Nicolas Winding Refn’s stunt driver 2011 film was all about its leading man, Ryan Gosling. But that shouldn’t keep us from appreciating Isaac as Standard, Carey Mulligan’s recently freed from prison husband whose heist gives the film its most riveting car chase sequence. In his short scenes with Gosling, you can already see an actor capable of a quiet menace that was all the more terrifying for the charisma masking it.

2

Inside Llewyn Davis

Llewyn Davis

Many had heard of Isaac after starring in The Nativity Story, but Isaac’s critical breakthrough role came courtesy of Joel and Ethan Coen, who gave the actor the titular role in their 2013 film.
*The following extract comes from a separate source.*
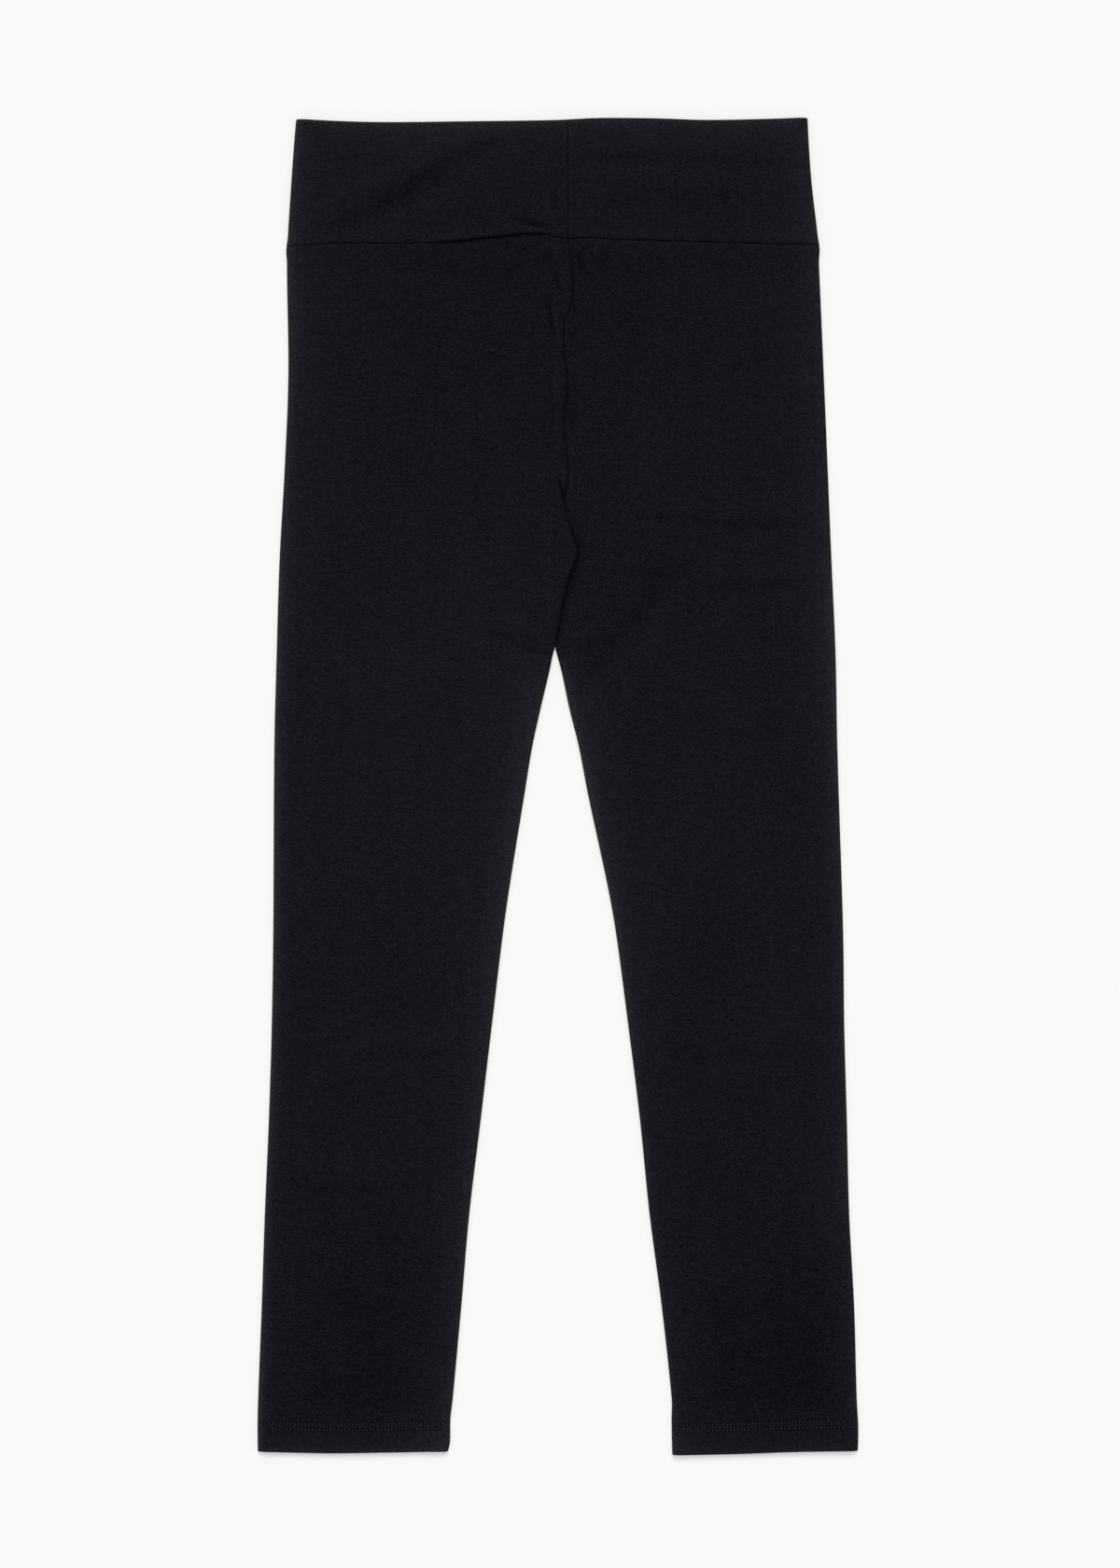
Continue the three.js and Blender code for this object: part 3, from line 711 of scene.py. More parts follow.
# %% Creases of the underside
MOST_LIFT = 0.4  # of the underside off the table
UNDERSIDE_CREASES = [
    (-150, 60, -80, 34, 2, 5, 9, 0.3),
    (40, 40, 150, 46, -2, 4, 8, 0.3),
    (-60, 70, -20, 76, 1, 3, 5, 0.25),
    (-14, 130, -8, 168, 1, 2, 3.5, 0.35),
    (16, 120, 22, 150, 1, 2, 3.5, 0.3),
    (24, 300, 70, 290, 2, 4, 7, 0.35),
    (-70, 306, -24, 318, -2, 4, 7, 0.35),
    (-46, 372, -14, 386, 1, 3, 5, 0.35),
    (12, 388, 44, 374, 1, 3, 5, 0.35),
    (-160, 420, -90, 430, 2, 6, 10, 0.3),
    (90, 470, 170, 462, -2, 6, 10, 0.3),
    (-150, 681, -70, 683, 1, 2, 5, 0.35),
    (92, 682, 168, 680, 1, 2, 5, 0.35),
    (-180, 800, -120, 792, 2, 5, 8, 0.25),
    (110, 830, 180, 838, 2, 5, 8, 0.25),
]


def underside_creases(x, down):
    return np.clip(crease_relief(UNDERSIDE_CREASES, x, down), 0, MOST_LIFT)


print("creases drawn on the underside:", len(UNDERSIDE_CREASES))

# %% [markdown]
# ## Seams
# Along a seam two cut edges are turned in and sewn, so the cloth swells over the turned edges and
# then sinks into a narrow dark line. The same rule with other sizes serves the centre seam, both
# sides of the waist seam, the inseam and the rows of hem stitching. A thin black line could be
# painted instead, but it would stay the same from every side, while a real groove shades itself.
# Only the very bottom of a groove also gets painted shade, in the same value as the wear, because
# cloth pressed on cloth lets in less light than so shallow a groove does.

# %% Sizes of the seams, and the groove rule
SEAM_VALUES = ["dip", "dip_reach", "ridge", "ridge_reach", "groove", "groove_reach"]
CENTRE_SEAM = dict(zip(SEAM_VALUES, [0.45, 2.6, 0.75, 10, 1.1, 0.6]))
BAND_CENTRE_SEAM = dict(zip(SEAM_VALUES, [0.2, 2, 0.4, 8, 0.4, 0.5]))
WAIST_SEAM_LEG = dict(zip(SEAM_VALUES, [0.1, 2, 1.7, 26, 0.5, 0.5]))
WAIST_SEAM_BAND = dict(zip(SEAM_VALUES, [0.3, 2.6, 0.5, 12, 0.3, 0.5]))
# The stretch left of the middle where the waistband bulges over its seam
WAIST_LIP = {
    "from": -98, "fade_in": 26, "to": -7, "fade_out": 8,
    "shade_and_dim": 1.5, "sunk_reach": 3, "raised": 0.8, "raised_reach": 7,
}
# How deep and how dark the centre seam is along its length, and how far the dark reaches
CENTRE_SEAM_DEPTH = {
    "down": [0, 92, 108, 122, 140, 180, 190, 212, 224, 260, 280, 320],
    "share": [0.9, 0.5, 0.7, 1.1, 1.1, 1.15, 1.3, 1.3, 1, 1.1, 1.5, 1.6],
    "shade": [0.4, 0.45, 0.6, 0.6, 0.75, 0.95, 1, 1, 0.85, 0.95, 0.97, 0.9],
    "reach": [0.6, 0.6, 0.6, 0.6, 0.6, 0.6, 0.9, 0.9, 0.55, 0.7, 0.8, 0.6],
}
HEM_GROOVE = {"depth": 0.16, "reach": 0.9}
INSEAM = {"from_fold": 5, "depth": 0.5, "reach": 1.1}
BESIDE_A_SEAM = 5  # where the printed depth is measured from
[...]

The film follows a struggling folk singer living in Greenwich Village in 1961, and has Isaac singing alongside Carey Mulligan and Justin Timberlake, as well as brooding quite convincingly alongside his furry co-star. Singled out as “compulsively watchable,” Isaac all but carried the Coens’ melancholy take on the 1960s folk scene, earning him the strongest reviews of his career, as well as his very first Golden Globe nomination.

3

A Most Violent Year

Abel Morales

Isaac’s most celebrated role to date was one of only a handful of times where he got to play a Latino character. Abel Morales is an immigrant hoping to keep his oil-heating business thriving amidst threats of violence courtesy of a crime-ridden 1980s New York City. It’s a great entry into the ever-growing canon of the danger and allure of the Big Apple, with a whopping dual central performance. Acting opposite Jessica Chastain, Isaac earned rave reviews, and was singled out by Variety as “one of the essential American actors of the moment.”

4

Ex Machina

Nathan

Alex Garland’s sci-fi sleeper hit gave Isaac his most devilishly bonkers character to date. As Nathan, the CEO of a search engine corporation who lives in seclusion hoping to perfect his AI creation (played by Alicia Vikander), he got to rehearse the charming intimidation we know he can play so well while also giving us what’s perhaps the most GIF-able moment in 2015 cinema. God bless Garland for getting a semi-shirtless Isaac to utter the line, “I’m gonna tear up the fucking dance floor, dude, check it out,” and then deliver on such a promise, getting him to groove to Oliver Cheatham’s disco tune “Get Down Saturday Night.” Isaac may indeed be able to do it all.

5

Show Me a Hero

Nick Wasicsko

From David Simon, the creator behind the critically acclaimed series The Wire, Show Me A Hero is a six-part HBO miniseries centered on a white middle-class neighborhood in Yonkers, New York battling a federally mandated scattered-site public housing development. Isaac played Wasicsko, a former police officer who later became the youngest big city mayor in the nation, and who was a fierce advocate for desegregation even amidst vocal dissent from the mostly white Yonkers population. The role just earned Isaac his second Golden Globe nomination for his anchoring performance in this densely rich, socially conscious project.